The Shoshoni guides had explained the only way west was by land over the mountains, over what was known as the Lolo trail, used by the Nez Perce. This portion of the journey turned out to be the most challenging, as they encountered snow covered mountains, steep canyons, and could find no food in the Bitterroot range. They avoided starvation by eating some of the horses that had died from exhaustion and starvation. Almost starving themselves, the men crossed 160 miles of seemingly endless snowy peaks, and stumbled upon a Nez Perce village in a high prairie of western Idaho. Luckily, the Nez Perce were not hostile, and fed and nursed many of Lewis and Clark’s men back to health. These Nez Perce had not seen white men before, as their language was not known to any of the guides, so the expedition had to count on Sacagawea to communicate with the chiefs. From the Nez Perce, they learned that rivers that flowed into the Columbia were not far away, and two Nez Perce guides agreed to help the party build new canoes, and to take care of the expedition’s remaining horses, returning them to Lewis and Clark for the return trip east the next year.

Fort Clatsop.

Moving westward along what is now called the Snake and then the Clearwater rivers, they finally found the junction of the upper Columbia River.

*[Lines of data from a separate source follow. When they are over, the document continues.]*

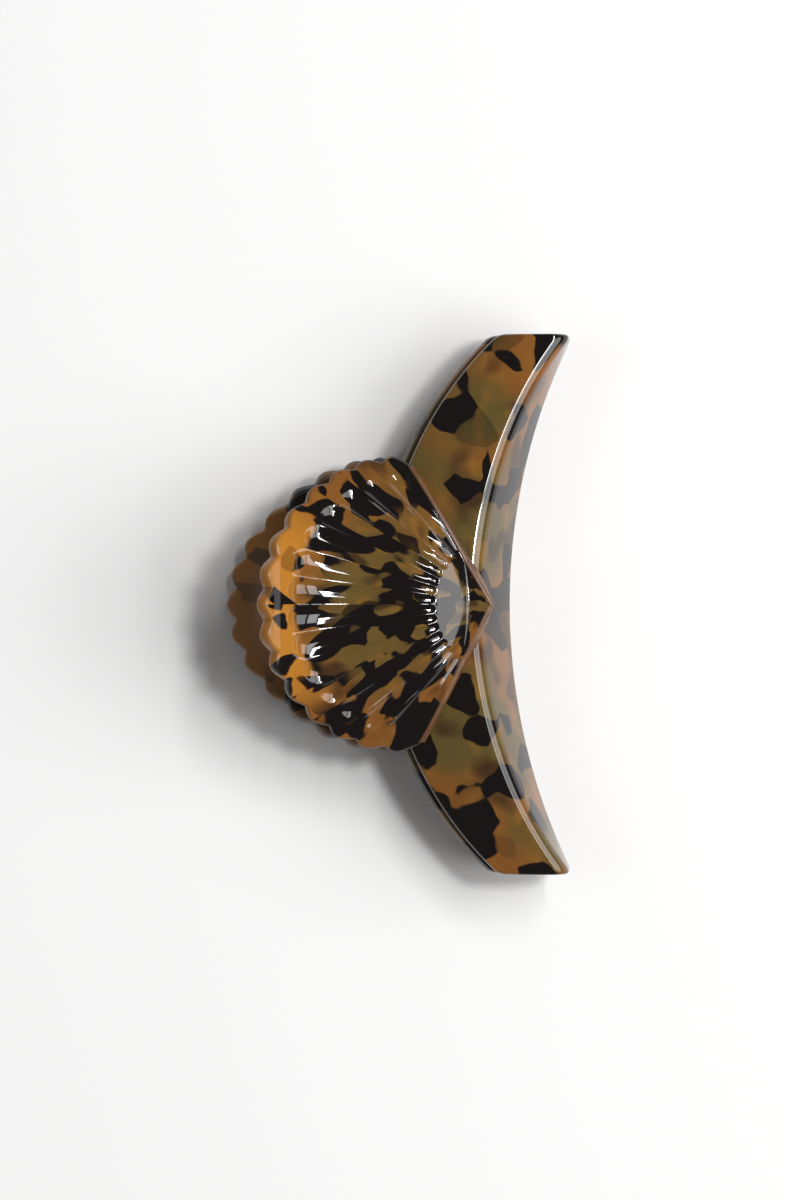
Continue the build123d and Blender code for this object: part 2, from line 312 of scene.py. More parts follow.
# %% Make the two plates
def shell_faces(rows, columns, edge, ring_count):
    """Faces of the outer patch, of the rings round its edge and of the inner patch."""
    rim = [i * columns + j for i, j in edge]
    count, first = len(edge), rows * columns
    inner = first + ring_count * count
    loops = [rim] + [list(range(first + r * count, first + (r + 1) * count)) for r in range(ring_count)]
    loops.append([inner + k for k in rim])
    faces = grid_faces(rows, columns)
    for a, b in zip(loops, loops[1:]):
        for j in range(count):
            k = (j + 1) % count
            faces.append((a[j], b[j], b[k], a[k]))
    return faces + [tuple(reversed(f)) for f in grid_faces(rows, columns, inner)]


def make_plate(name, side):
    flat = plan(V_LIP, LIP)
    x, y = flat[..., 0], flat[..., 1]
    outer = np.stack([x, y, plate_height(x, y)], -1)
    normal = base_normal(x, y)
    inner = outer - WALL * normal
    rows, columns = outer.shape[:2]
    edge = loop_of(rows, columns)
    on_v = np.array([share_on_v(i, j, rows, columns) for i, j in edge])
    below = np.array([inner[i, j] for i, j in edge])
    rings = edge_rings(*edge_ways(outer, normal, edge), below, on_v)
    points = np.concatenate([outer.reshape(-1, 3), *rings, inner.reshape(-1, 3)])
    points[:, 2] *= side
    faces = shell_faces(rows, columns, edge, len(rings))
    piece = solid(name, points, faces, flip=side < 0)

    ahead, across = TIP[0] - points[:, 0], points[:, 1]
    ray, patch = np.arctan2(across, ahead), rows * columns
    on_outer, on_bead = np.zeros(len(points)), np.zeros(len(points))
    on_outer[:patch] = 1
    on_bead[patch:-patch] = np.tile(on_v, len(rings))
    number(piece.data, "ray", ray)
    number(piece.data, "reach", np.hypot(across, ahead))
    number(piece.data, "rim", rim_reach(np.clip(ray, -V_ANGLE, V_ANGLE), RIM_RADIUS))
    number(piece.data, "outer", on_outer)
    number(piece.data, "bead", on_bead)
    print(name, len(points), "points,", len(faces), "faces")
    return piece


upper_plate = make_plate("upper_plate", 1)
lower_plate = make_plate("lower_plate", -1)


# %% [markdown]
# The flutes are the plate's own rule: each lies between two rays, is as wide as the gap between them,
# and has a round bottom and round ends, as a ball-nosed cutter leaves. A Geometry Nodes tree cuts them,
# reading each point's ray and reach. Its sizes are named inputs, so they can be changed by hand.

# %% A small kit for node trees
class Tree:
    """Adds nodes and links them; a number may stand for any input."""

    def __init__(self, tree):
        self.tree = tree

    def node(self, kind, *inputs, **settings):
        made = self.tree.nodes.new(kind)
        for key, value in settings.items():
            setattr(made, key, value)
        for socket, value in zip(made.inputs, inputs):
            self.put(value, socket)
        return made

    def put(self, value, socket):
        if isinstance(value, bpy.types.NodeSocket):
            self.tree.links.new(value, socket)
        elif value is not None:
            socket.default_value = value

    def math(self, operation, *inputs):
        return self.node("ShaderNodeMath", *inputs, operation=operation).outputs[0]

    def named(self, name):
        made = self.node("GeometryNodeInputNamedAttribute", data_type="FLOAT")
        made.inputs["Name"].default_value = name
        return made.outputs["Attribute"]


def new_modifier_tree(name, **sizes):
    """A Geometry Nodes tree with a geometry input and named sizes."""
    group = bpy.data.node_groups.new(name, "GeometryNodeTree")
    group.interface.new_socket("Geometry", in_out="OUTPUT", socket_type="NodeSocketGeometry")
    group.interface.new_socket("Geometry", in_out="INPUT", socket_type="NodeSocketGeometry")
    for label, value in sizes.items():
        socket = group.interface.new_socket(label, in_out="INPUT", socket_type="NodeSocketFloat")
        socket.default_value = value
    tree = Tree(group)
    return tree, tree.node("NodeGroupInput").outputs, tree.node("NodeGroupOutput")


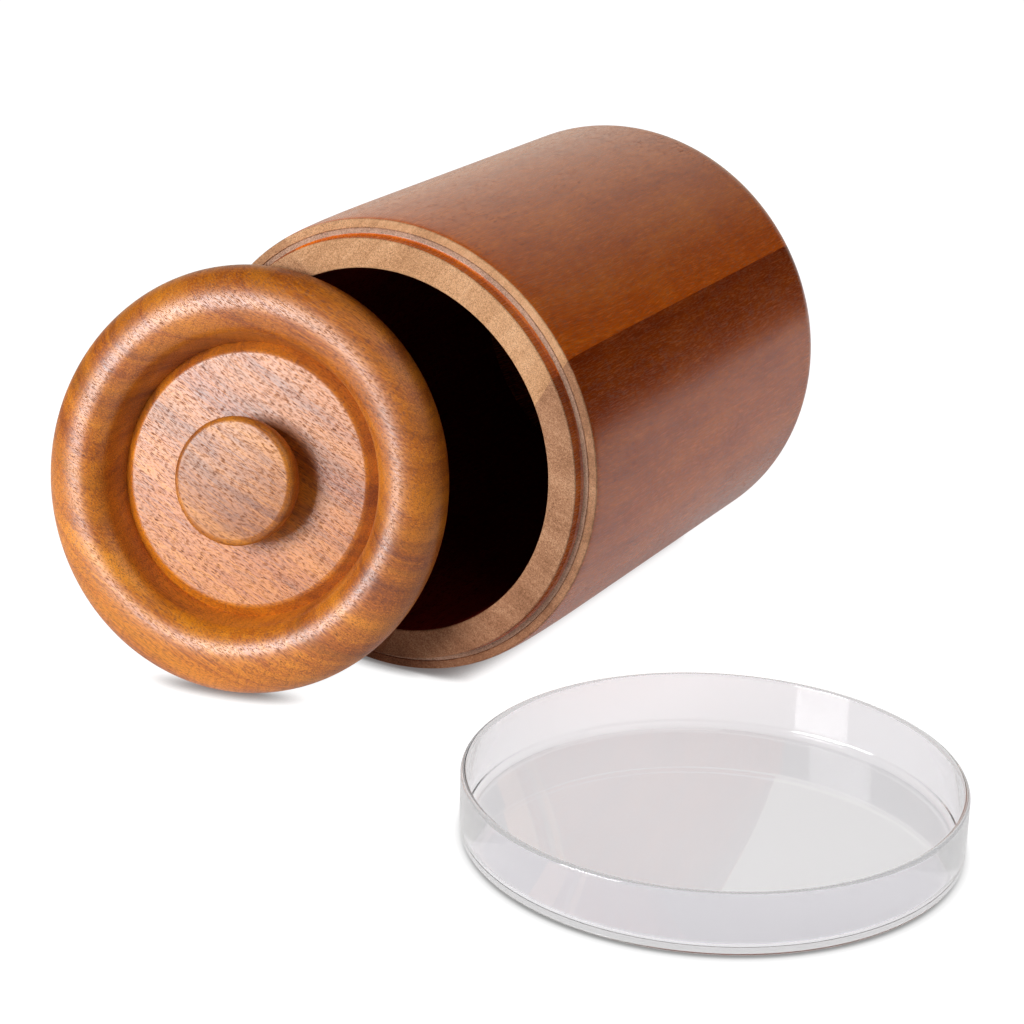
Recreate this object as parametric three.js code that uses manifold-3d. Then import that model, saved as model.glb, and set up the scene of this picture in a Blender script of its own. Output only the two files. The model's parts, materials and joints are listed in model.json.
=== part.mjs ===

Once on the Columbia, there were two large falls to get around, and then on to the Pacific Ocean. Reaching present day Astoria, Oregon on November 14, a huge storm and giant waves forced the party to pull the boats out of the river. The next day was clear, and landing on the north shore of the Columbia river, they could see the vast expanse of the Pacific Ocean. They had completed a journey no other white men had done before, and they would now camp for the winter, building a series of wooden structures they called Fort Clatsop, south of present day Astoria, Oregon. The return trip back to St. Louis would take until September, 1806, where the Corps of Discovery was welcomed as heroes. The knowledge, reports and stories they brought back with them would change the course of the development of the United States.